Member of Legislative Assembly Andhra Pradesh
- In office 2019–2024
- Preceded by: Kagitha Venkata Rao
- Succeeded by: Kagitha Krishna Prasad
- Constituency: Pedana
- In office 2009–2014
- Preceded by: Constituency Established
- Succeeded by: Kagitha Venkata Rao
- Constituency: Pedana

Personal details
- Born: 1970 (age 55–56)
- Party: YSR Congress Party (since 2013)
- Other political affiliations: Indian National Congress (until 2012)
- Children: Rajeev, Rohit Kumar, Reshma Priyanka
- Parents: Jogi Mohan Rao (father); Pushpavathi (mother);
- Occupation: Politician

= Jogi Ramesh =

Indian politician

Jogi Ramesh is an Indian politician from the state of Andhra Pradesh. He is a former Member of the Legislative Assembly (MLA). He represented Pedana Constituency from 2019 to 2024 and on 11 April 2022 sworn in as the Minister in the Andhra Pradesh cabinet.

==Early life==
Jogi Ramesh was born in 1970 in Ibrahimpatnam, Krishna district (now NTR district) to Jogi Mohan Rao and Pushpavati. He has completed BSc from National College, Acharya Nagarjuna University in 1989. Jogi Ramesh is a member of the Goud but converted to Christianity.

==Political career==
Jogi Ramesh was active in politics in the Youth Congress wing from college days. He served as the President of Krishna district Youth Congress, Railway Board member, Satavahana RTC Regional Zonal Chairman. Jogi Ramesh contested as a Congress candidate from Pedana in 2009 Andhra Pradesh Assembly elections and won against the Telugu Desam Party candidate Kagitha Venkat Rao for the first time as an MLA with a majority of 1,192 votes. He later joined the YSR Congress Party in 2013, and served as the State Spokesperson for the Party. He contested 2014 Assembly Elections from Mylavaram from YSRCP and lost to Telugu Desam Party candidate Devineni Uma Maheswara Rao. In 2019 Assembly Elections he contested again from Pedana as YSRCP candidate and defeated TDP candidate Kagitha Krishna Prasad by a majority of 7,839 votes. Jogi Ramesh was inducted into Y.S. Jagan Mohan Reddy's Cabinet on 11 April 2022.

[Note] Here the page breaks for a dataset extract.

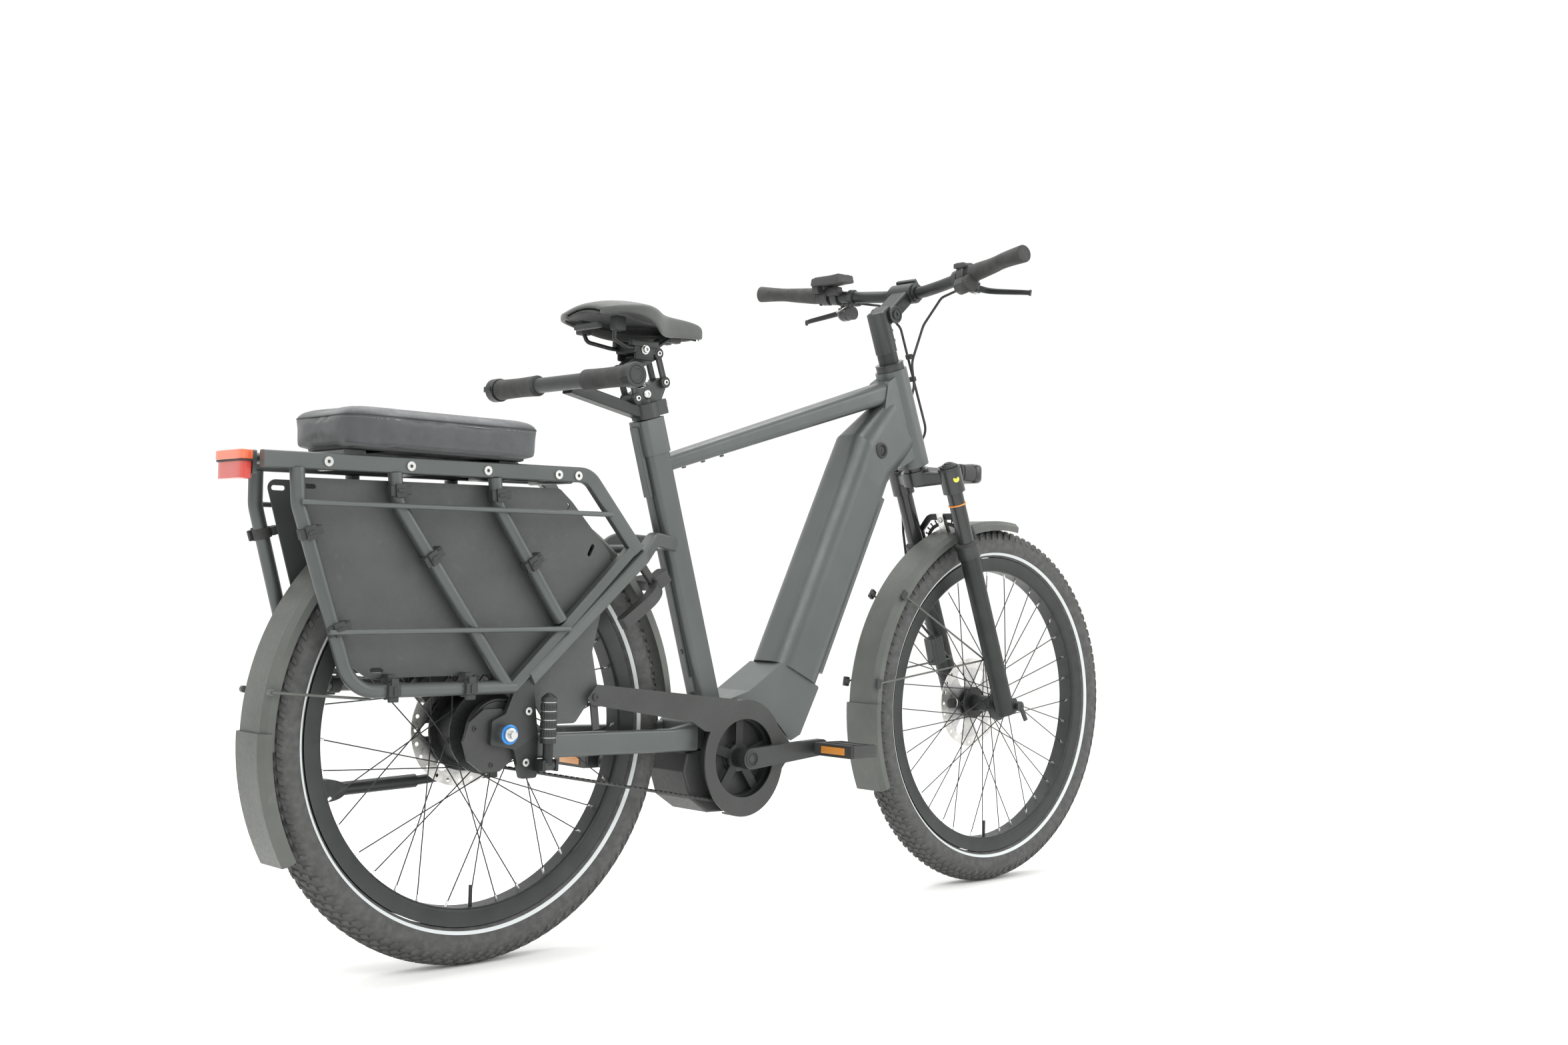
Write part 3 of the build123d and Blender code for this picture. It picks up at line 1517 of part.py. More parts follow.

Ramesh contested 2024 Indian general election from Penamaluru Assembly constituency representing YSR Congress Party. He was defeated by Bode Prasad with a margin of 59,915 votes.

In 2024, Ramesh was questioned by the police as part of the investigation into the 2021 attack on N. Chandrababu Naidu's residence.

He was arrested in 2025 by Excise and Prohibition department at Ibrahimpatnam for his alleged involvement in the spurious liquor case.